Cuando el mundo del audiovisual se rinde al lamento de que el cine no es un buen negocio, cuando un puñado de distribuidoras que se pueden contar con los dedos de una mano decide qué podemos ver en las salas comerciales de nuestro país, cuando películas interesantes (incluso multipremiadas) se editan más allá de los Pirineos en DVD, incluso se pasan por canales televisivos privados antes de que vean la luz en nuestros cines, abocando al espectador español a descargarla de internet con los subtítulos de algún cinéfilo altruista que ha decidido traducirlos del inglés para disfrute de todos, la mayor parte de las veces sin beneficio ninguno para él, pues en momentos así, de vez en cuando surge una estrela de luz entre tanta oscuridad mercantilista que ya obtiene más beneficios de la venta de refrescos de cola emplastada y palomitas que de la propia proyección de la película. Ir al cine te sale por un pico, porque al abusivo precio de la entrada tienes que sumarle el refresco y maíz de rigor, y se te planta la fiesta en 10 euracos del ala por cabeza, amén de la desilusión que la mayoría de veces causa la exhibición de lo contado mil veces a lo que solo se le añaden los efectos especiales de rigor, efectos que ya comienzan a formar parte de lo excesivamente manido, tal vez por el abuso, tal vez porque el público entiende (por fortuna) que el cine no es eso, que no, que no es eso.
Revista Cine
Pues entre tanto nubarrón resulta que la Filmoteca de Valencia viene llenando la Sala Berlanga, en pleno centro de la ciudad y con una capacidad para 188 personas, con el ciclo de cine clásico Básicos Filmoteca que se proyecta desde el pasado octubre, que ya anda por su segunda fase y que, visto el éxito, hay rumores de repetir. Historias de Filadelfia, la deliciosa comedia de George Cukor, era el pase del miércoles pasado.

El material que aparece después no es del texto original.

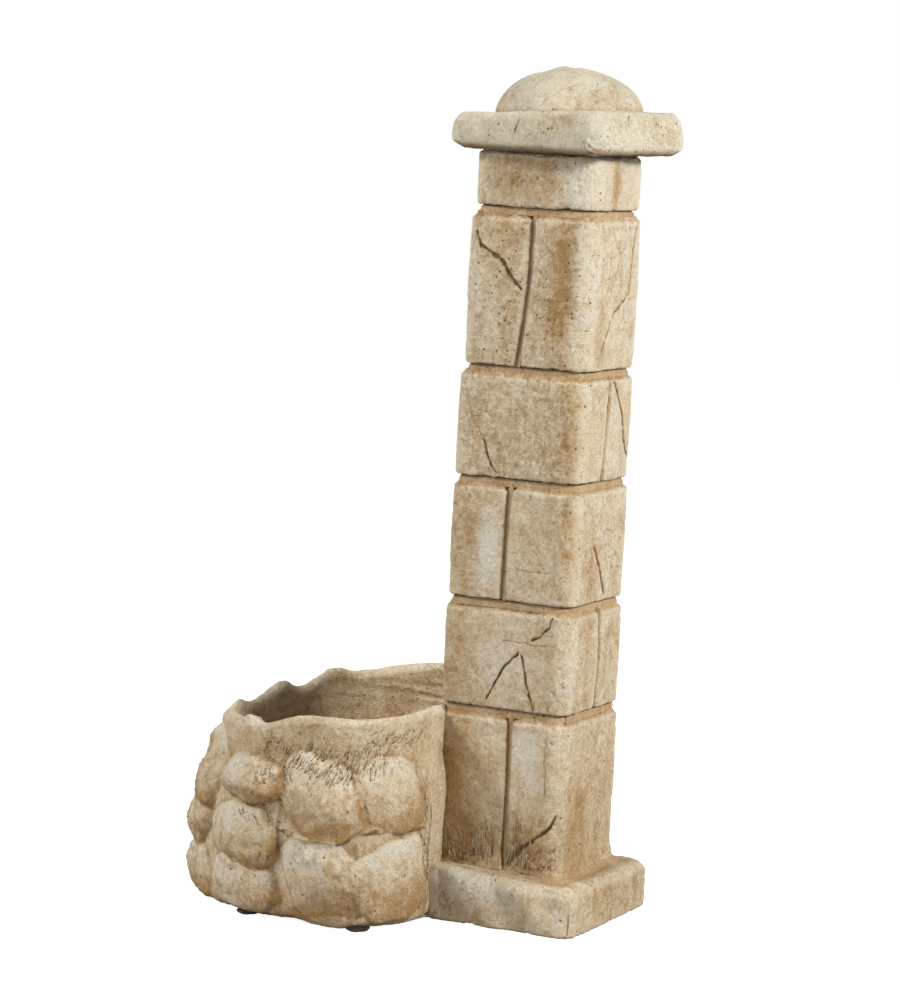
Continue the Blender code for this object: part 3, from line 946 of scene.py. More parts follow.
def make_stone(node, seed):
    course = node[:8]
    kind = COURSES[course]
    low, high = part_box(node)
    joint_face = JOINT_FACES.get(node[9:])
    corners = [kind["corner"]] * 4
    steps = list(ALL_FINE)
    if joint_face is not None:
        corners[joint_face] = corners[joint_face - 1] = JOINT_CORNERS[node[9:]]
        steps[joint_face] = COARSE
    foot = (0.0006, 0.0) if node.startswith("course_1") else FOOT
    head = (0.0030, 0.0022) if node.startswith("course_6") else HEAD
    points, faces, edges = block_rings(low, high, corners, steps, foot, head, cove=True)
    middle, half = (np.array(low) + np.array(high)) / 2, (np.array(high) - np.array(low)) / 2
    inside = np.abs(points - middle) / half
    sideways = np.clip((inside[:, 0] - inside[:, 1]) * 3 + 0.5, 0, 1)
    rough = kind["rough"][0] * sideways + kind["rough"][1] * (1 - sideways)
    # Faces bulge a little, and the column's foot spreads over the plinth.
    bulge = 0.0010 * (1 - inside[:, 2] ** 2)
    spread = 0.0045 * np.clip(1 - (points[:, 2] - low.z) / 0.030, 0, 1) ** 2 * node.startswith("course_1")
    for axis in (0, 1):
        outwards = np.sign(points[:, axis] - middle[axis])
        points[:, axis] += outwards * (bulge * (inside[:, axis] > 0.9) + spread * (inside[:, axis] > 0.85))
    # The arris under the head wanders, and the underside's edge and the joint's sides get painted shade
    # (recess).
    where = points[:, 0] * 1.7 + points[:, 1] + seed
    wander = 0.0011 * np.sin(where * 71) + 0.0008 * np.sin(where * 167 + 1) + 0.0005 * np.sin(where * 390)
    arris = high.z - head[0]
    band = np.clip(1 - np.abs(arris - points[:, 2]) / 0.009, 0, 1) * (high.z - points[:, 2] > 0.0008)
    points[:, 2] += wander * band
    under = np.clip(1 - (points[:, 2] - low.z) / 0.0045, 0, 1) * (not node.startswith("course_1"))
    over = np.clip((points[:, 2] - high.z + head[0]) / 0.003, 0, 1)
    recess = under**1.5 * 0.5
    stain = stain_values(points, STAINS.get(node, [])) + over * 0.45 - 0.30 * (1 - sideways) * points[:, 2]
    stain = stain + 0.40 * np.clip(1 - points[:, 2] / 0.26, 0, 1)
    if joint_face is not None:
        axis = 1 if joint_face in (1, 3) else 0
        face_at = high[axis] if joint_face in (0, 1) else low[axis]
        close = np.clip(1 - np.abs(points[:, axis] - face_at) / 0.0035, 0, 1)
        # Painted shadow of the basin on this stone: darker towards the basin (recess).
        if node == "course_1_front":
            recess = np.maximum(recess, np.clip((-0.058 - points[:, 1]) / 0.022, 0, 1) * 0.5)
        recess = np.maximum(recess, close * (0.30 if kind["gap"] > 0.0042 else 0.25))
        edges = edges * (1 - close)
        lean_stone(points, node, joint_face, course)
    edges = edges * (1 - over * 0.8)
    values = {"edge": edges, "rough": rough, "recess": recess, "stain": stain}
    piece = new_piece(f"stone_{node}", points, faces, values)
    weather(piece, seed, COURSE_FINISH, cracks_of(node), swell=0.0018, lumps=0.0026, grain=0.0004,
            chips=0.0030)
    if node.startswith("course_1"):
        print(node, "hairs", add_hairs(piece, foot_strands(node), 0.00120, seed))
    hand_over(piece, "cast_stone", node)
    return piece


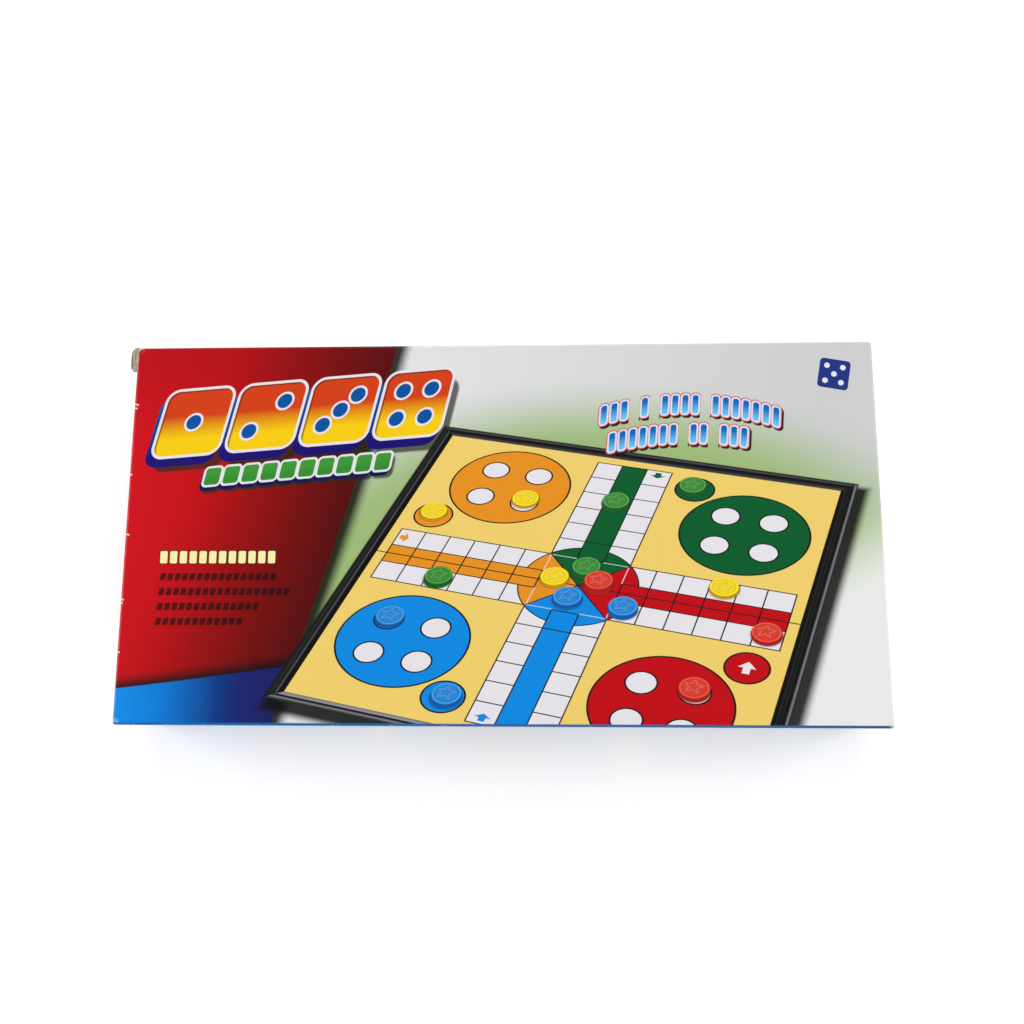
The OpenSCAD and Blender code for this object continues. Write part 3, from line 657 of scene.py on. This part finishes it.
def moulded_finish(name, colour, roughness, grain, depth):
    """Moulded plastic with a fine grain, a little paler where hands rub it"""
    f = Finish(name)
    fine = f.noise(grain, 3.0)
    cloud = f.noise(0.06, 2.0)
    pale = tuple(min(1.0, c * 1.5 + 0.012) for c in colour[:3]) + (1.0,)
    worn = f.node("NewGeometry", None, (), out="Pointiness").ramp(0.52, 0.6)
    tone = f.mix(cloud.ramp(0.35, 0.75) * 0.25, colour, pale)
    tone = f.mix(worn * 0.5, tone, pale)
    return f.surface(Base_Color=tone, Roughness=fine * 0.14 + cloud * 0.1 + roughness, IOR=1.5,
                     bump=fine, bump_height=depth)


def disc_finish(name, colour, low_colour):
    """Glossy coloured plastic, mottled at random with a deeper tone"""
    f = Finish(name)
    cloud = f.noise(0.35, 3.0)
    flow = f.noise(0.9, 2.0, (1, 1, 0.2))
    tone = f.mix(cloud.ramp(0.3, 0.8) * 0.35, colour, low_colour)
    return f.surface(Base_Color=tone, Roughness=flow * 0.12 + 0.18, IOR=1.49, Coat_Weight=0.3,
                     Coat_Roughness=0.08, Subsurface_Weight=0.08,
                     Subsurface_Radius=(0.002, 0.002, 0.002), bump=flow, bump_height=0.01)


def metal_finish(name, colour, roughness, stretch):
    """Drawn or rolled steel, with its streaks along one way"""
    f = Finish(name)
    streak = f.noise(3.0, 4.0, stretch)
    spots = f.noise(0.3, 3.0).ramp(0.6, 0.75)
    tone = f.mix(streak.ramp(0.3, 0.7) * 0.3, colour, tuple(c * 0.7 for c in colour[:3]) + (1.0,))
    tone = f.mix(spots * 0.25, tone, paint(96, 84, 72))
    return f.surface(Base_Color=tone, Metallic=1.0, Roughness=streak * 0.16 + spots * 0.2 + roughness,
                     bump=streak, bump_height=0.01)


def magnet_finish():
    f = Finish("sintered_ferrite")
    grit = f.noise(5.0, 4.0)
    tone = f.mix(grit, paint(38, 38, 42), paint(74, 74, 80))
    return f.surface(Base_Color=tone, Metallic=0.3, Roughness=grit * 0.2 + 0.5, bump=grit, bump_height=0.03)


def die_finish():
    """Ivory plastic; the hollowed pips, which lie within the cube's faces, are painted dark"""
    f = Finish("ivory_die")
    low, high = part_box("die")
    half = (high.x - low.x) / 2 / MM
    place = [axis - float(mid) / MM for axis, mid in zip(f.place(), (low + high) / 2)]
    reach = abs(place[0]).most(abs(place[1])).most(abs(place[2]))
    pip = (reach - (half - 0.04)).inside(0.03) * (f.length(*place) - half * 1.44).inside(0.03)
    cloud = f.noise(0.5, 3.0)
    tone = f.mix(cloud * 0.4, paint(240, 234, 214), paint(226, 214, 184))
    tone = f.mix(pip, tone, paint(24, 22, 26))
    return f.surface(Base_Color=tone, Roughness=cloud * 0.1 + 0.18, IOR=1.5, Coat_Weight=0.3,
                     Coat_Roughness=0.08, bump=cloud, bump_height=0.01)


# the folded cards, each made as one sheet, and the torn flap

def smooth_piece(name, mesh, *materials):
    """An object with the mesh built so far, shaded smooth"""
    data = bpy.data.meshes.new(name)
    mesh.to_mesh(data)
    mesh.free()
    for face in data.polygons:
        face.use_smooth = True
    for material in materials:
        data.materials.append(material)
    piece = bpy.data.objects.new(name, data)
    bpy.context.scene.collection.objects.link(piece)
    return piece


def thicken(piece, thickness, offset):
    thick = piece.modifiers.new("board_thickness", "SOLIDIFY")
    thick.thickness, thick.offset = thickness * MM, offset
    return thick


def even_places(half, step, keep=()):
    """Evenly spaced places from -half to half, with the nearest ones moved onto keep"""
    count = max(2, round(2 * half / step))
    places = [-half + 2 * half * i / count for i in range(count + 1)]
    for value in keep:
        closest = min(range(len(places)), key=lambda i: abs(places[i] - value))
        places[closest] = value
    return places


def ring_places(xs, ys, inset):
    """Places round a card at inset from its outline: each side, then the rounded corner after it"""
    half_x, half_y = BOX_W / 2, BOX_D / 2
    flat_x, flat_y = half_x - CORNER_R, half_y - CORNER_R
    sides = [([(x, -half_y + inset) for x in xs], (flat_x, -flat_y), -90),
             ([(half_x - inset, y) for y in ys], (flat_x, flat_y), 0),
             ([(x, half_y - inset) for x in reversed(xs)], (-flat_x, flat_y), 90),
             ([(-half_x + inset, y) for y in reversed(ys)], (-flat_x, -flat_y), 180)]
    radius = CORNER_R - inset
    places = []
    for side, centre, turn in sides:
        places += side
        for i in range(1, 6):
            angle = math.radians(turn + 15 * i)
            places.append((centre[0] + radius * math.cos(angle), centre[1] + radius * math.sin(angle)))
    return places


def folded_card(name, sign, face_z, notch_half, notch_depth, materials, body, node):
    """A card sheet folded down round a half's printed face and solidified to its thickness.
    Depth runs from the face at face_z towards the parting plane; sign is -1 where that is down."""
    half_x, half_y = BOX_W / 2, BOX_D / 2
    xs = even_places(half_x - CORNER_R, 3.0, (-notch_half, notch_half))
    ys = even_places(half_y - CORNER_R, 3.0)
    rings = [(0.0, d) for d in (COVER_H, 11.6, 9.5, notch_depth, 5.0, 3.0, 1.8, FOLD_R)]
    steps = 6
    for i in range(1, steps + 1):
        angle = math.pi / 2 * i / steps
        rings.append((FOLD_R * (1 - math.cos(angle)), FOLD_R * (1 - math.sin(angle))))
    rings.append((CORNER_R, 0.0))
    rings.sort(key=lambda ring: (-ring[1], ring[0]))

    mesh = bmesh.new()
    loops = [[mesh.verts.new((x * MM, y * MM, (face_z + sign * depth) * MM))
              for x, y in ring_places(xs, ys, inset)] for inset, depth in rings]
    for outer, inner in zip(loops, loops[1:]):
        for i in range(len(outer)):
            j = (i + 1) % len(outer)
            mesh.faces.new((outer[i], outer[j], inner[j], inner[i]))
    grid = [[mesh.verts.new((x * MM, y * MM, face_z * MM)) for y in ys] for x in xs]
    for i in range(len(xs) - 1):
        for j in range(len(ys) - 1):
            mesh.faces.new((grid[i][j], grid[i + 1][j], grid[i + 1][j + 1], grid[i][j + 1]))
    bmesh.ops.remove_doubles(mesh, verts=mesh.verts, dist=0.01 * MM)
    notch = []
    for face in mesh.faces:
        centre = face.calc_center_median() / MM
        depth = (centre.z - face_z) * sign
        if abs(centre.x) < notch_half and centre.y < -half_y + 0.5 and depth > notch_depth:
            notch.append(face)
    bmesh.ops.delete(mesh, geom=notch, context="FACES")
    bmesh.ops.recalc_face_normals(mesh, faces=mesh.faces)
    top = max(mesh.faces, key=lambda face: face.calc_area())
    if top.normal.z * sign > 0:
        bmesh.ops.reverse_faces(mesh, faces=mesh.faces)
    piece = smooth_piece(name, mesh, *materials)
    thick = thicken(piece, CARD_T, -1.0)
    thick.material_offset = thick.material_offset_rim = 1
    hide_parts(node)
    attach(piece, body)


def torn_flap(material):
    """The curled flap of bare board at the lid's back left corner"""
    left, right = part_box("lid_cover")[0].x / MM + 0.15, -BOX_W / 2 + 0.6
    front, back = 56.4, BOX_D / 2
    mesh = bmesh.new()
    across, along = 8, 24
    grid = []
    for i in range(across + 1):
        column = []
        for j in range(along + 1):
            s, t = i / across, j / along
            ragged = 0.14 * math.sin(j * 2.1) + 0.1 * math.sin(j * 4.7 + 1.0)
            taper = 1.0 - 0.5 * abs(2 * t - 1) ** 5
            x = right - (right - left) * s * taper - ragged * s * 0.5
            y = front + (back - front) * t
            lift = 33.58 - 0.5 * s * s + 0.12 * math.sin(s * 9.0)
            column.append(mesh.verts.new((max(x, left) * MM, y * MM, lift * MM)))
        grid.append(column)
    for i in range(across):
        for j in range(along):
            mesh.faces.new((grid[i][j], grid[i][j + 1], grid[i + 1][j + 1], grid[i + 1][j]))
    bmesh.ops.recalc_face_normals(mesh, faces=mesh.faces)
    piece = smooth_piece("lid_card_flap", mesh, material)
    thicken(piece, 0.5, 0.0)
    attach(piece, "lid")


# the notch that the cards leave for the latch: half its width, and where it starts below each face
NOTCH_HALF = 18.0
BASE_NOTCH = next(o for o in frame["record"]["physics"]["openings"]
                  if o["name"] == "latch_finger_gap")["box_m"][0][2] / MM
LID_NOTCH = 6.2

raw_board = raw_board_finish()
folded_card("base_card", 1, 0.0, NOTCH_HALF, BASE_NOTCH, [base_card_finish(), raw_board],
            "base", "base_cover")
folded_card("lid_card", -1, BOX_H, NOTCH_HALF, LID_NOTCH, [lid_card_finish(), raw_board],
            "lid", "lid_cover")
torn_flap(raw_board)

# finishes of the solids that the cards don't replace
black = moulded_finish("black_moulded_shell", paint(30, 30, 33), 0.36, 3.0, 0.012)
glossy_black = moulded_finish("black_bezel", paint(26, 26, 29), 0.26, 3.4, 0.008)
steel = metal_finish("rolled_steel", paint(196, 198, 202), 0.28, (0.1, 1, 1))
drawn_steel = metal_finish("drawn_steel", paint(178, 180, 186), 0.24, (0.1, 1, 1))
magnet = magnet_finish()
finishes = {
    "base_shell": black, "lid_shell": black, "base_ribs": black, "lid_ribs": black,
    "base_catch": black, "base_bezel": glossy_black, "lid_bezel": glossy_black, "latch_lever": glossy_black,
    "base_plate": steel, "lid_plate": steel, "hinge_pins": drawn_steel, "latch_pin": drawn_steel,
    "base_screws": drawn_steel, "lid_screws": drawn_steel, "base_magnets": magnet, "lid_magnets": magnet,
    "base_label": field_finish("field_near_half", -1), "lid_label": field_finish("field_far_half", 1),
    "blue_discs": disc_finish("blue_disc_plastic", paint(34, 134, 214), paint(16, 104, 184)),
    "red_discs": disc_finish("red_disc_plastic", paint(218, 60, 40), paint(188, 34, 28)),
    "yellow_discs": disc_finish("yellow_disc_plastic", paint(248, 216, 24), paint(232, 184, 12)),
    "die": die_finish(),
}
green_plastic = disc_finish("green_disc_plastic", paint(62, 142, 60), paint(36, 110, 44))
finishes["green_disc_base"] = finishes["green_discs_lid"] = green_plastic
for name, finish in finishes.items():
    cad = nodes[name]
    if not cad.material_slots:
        cad.data.materials.append(finish)
    for slot in cad.material_slots:
        slot.material = finish


# floor, light and camera

# the floor's reach in metres, and where it turns white for the camera, in millimetres from the part
FLOOR_REACH = 3.0
WHITE_FROM, WHITE_TO = 260.0, 560.0
# light from all round, and the lamps: places in metres, and power
WORLD_LEVEL = 0.28
LAMPS = {
    "left_panel": ((-0.95, 0.1, 0.62), 5.6),
    "right_panel": ((0.95, 0.15, 0.62), 5.1),
    "back_panel": ((0.0, 1.0, 0.66), 5.1),
    "front_panel": ((0.1, -1.0, 0.6), 4.2),
}
LAMP_AIM = (0.0, 0.0, 0.02)
LAMP_SIZE = 0.7
# the photograph's camera: place in millimetres, turn in degrees, lens and sensor in millimetres
CAMERA_PLACE = (17.38, -54.41, 373.79)
CAMERA_TURN = (10.067, 2.150, 0.209)
CAMERA_LENS = 36.03
CAMERA_SENSOR = 36.0


def floor_finish():
    """Matt and nearly white round the part, plain white to the camera far from it"""
    f = Finish("pale_floor")
    tone = f.mix(f.noise(0.004, 2.0), paint(244, 244, 244), paint(240, 240, 241))
    matt = f.node("BsdfPrincipled", None, {"Base Color": tone, "Roughness": 1.0, "Specular IOR Level": 0.0})
    lift = f.node("Emission", None, {"Color": (1, 1, 1, 1), "Strength": 0.3})
    white = f.node("Emission", None, {"Color": (1, 1, 1, 1), "Strength": 1.0})
    seen = f.node("LightPath", None, (), out="Is Camera Ray")
    x, y, _ = f.place()
    far = f.length(x, y).ramp(WHITE_FROM, WHITE_TO, smooth=True)
    near = f.node("MixShader", None, {0: seen, 1: matt, 2: f.node("AddShader", None, (matt, lift))})
    f.node("OutputMaterial", None, (f.node("MixShader", None, {0: far * seen, 1: near, 2: white}),))
    return f.data


def pale_floor():
    mesh = bmesh.new()
    mesh.faces.new([mesh.verts.new((side_x * FLOOR_REACH, side_y * FLOOR_REACH, 0.0))
                    for side_x, side_y in ((-1, -1), (1, -1), (1, 1), (-1, 1))])
    smooth_piece("floor", mesh, floor_finish())


def studio():
    """White behind everything, a plain level of light from all round, and four soft lamps"""
    f = Finish("studio", bpy.data.worlds)
    seen = f.node("LightPath", None, (), out="Is Camera Ray")
    glow = f.node("Background", None, {"Color": (1, 1, 1, 1), "Strength": f.choose(seen, WORLD_LEVEL, 1.0)})
    f.node("OutputWorld", None, (glow,))
    bpy.context.scene.world = f.data
    for name, (place, power) in LAMPS.items():
        lamp = bpy.data.lights.new(name, "AREA")
        lamp.shape, lamp.size, lamp.energy = "DISK", LAMP_SIZE, power
        holder = bpy.data.objects.new(name, lamp)
        bpy.context.scene.collection.objects.link(holder)
        holder.location = place
        holder.rotation_euler = (Vector(LAMP_AIM) - Vector(place)).to_track_quat("-Z", "Y").to_euler()


def camera():
    holder = bpy.data.objects.new("camera", bpy.data.cameras.new("camera"))
    bpy.context.scene.collection.objects.link(holder)
    holder.data.sensor_width, holder.data.lens = CAMERA_SENSOR, CAMERA_LENS
    holder.data.clip_start, holder.data.clip_end = 0.01, 20.0
    holder.location = Vector(CAMERA_PLACE) * MM
    holder.rotation_euler = [math.radians(a) for a in CAMERA_TURN]
    bpy.context.scene.camera = holder


pale_floor()
studio()
camera()
bpy.context.scene.view_settings.view_transform = "Standard"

Me hubiese gustado asistir el jueves a las 8 de la tarde, porque la película iba introducida y seguida de un coloquio a cargo de Áurea Ortiz, profesora de la Universidad de Valencia, pero esa hora de la tarde es especialmente difícil para mi, a riesgo de regresar a mi casa con la parentela en un estado similar a este. No es que en mi dulce hogar nadie arrime el hombro, pero el terreno cocina sigue siendo espacio vetado para el sexo masculino y es una batalla de la que he desistido hace unos cuantos años, sobre todo por las consecuencias posteriores: el coste es siempre mayor que el beneficio cuando se trata de fogones y grasilla. Pero volviendo a la filmoteca, es cierto que un cine lleno no sería noticia si se tratase del último estreno de Hollywood, pero la Berlanga ha rozado el lleno en jornadas como El acorazado Potemkin, Tiempos modernos, El maquinista de la general, La pasión de los fuertes, Ciudadano Kane, M el vampiro de Duselldorf, Deseando amar, El séptimo sello o Un perro andaluz. Los pases son un par de veces por semana a distintas horas, y los jueves van acompañados de una presentación y coloquio a cargo de especialistas en historia y teoría del cine, además de entregar a los asistentes un dosier con una pequeña introducción a la película que expone la importancia de cada film dentro del desarrollo del lenguaje cinematográfico. Las proyecciones son todas en soporte foto-químico y en versión original subtitulada, y las silentes se pasan sin sonido, acompañadas de una audición musical en directo lo más fiel posible a la manera como se proyectaron en su estreno. Se trata a todas luces de transmitir el valor de la experiencia colectiva que supone asistir a una sala cinematográfica para ver una película en su versión y formato originales. Cine imperdible e imprescindible en el centro de la ciudad, a un euro y medio la entrada y gratuita con el carnet de estudiante. El autobús de ida y vuelta sale bastante más caro.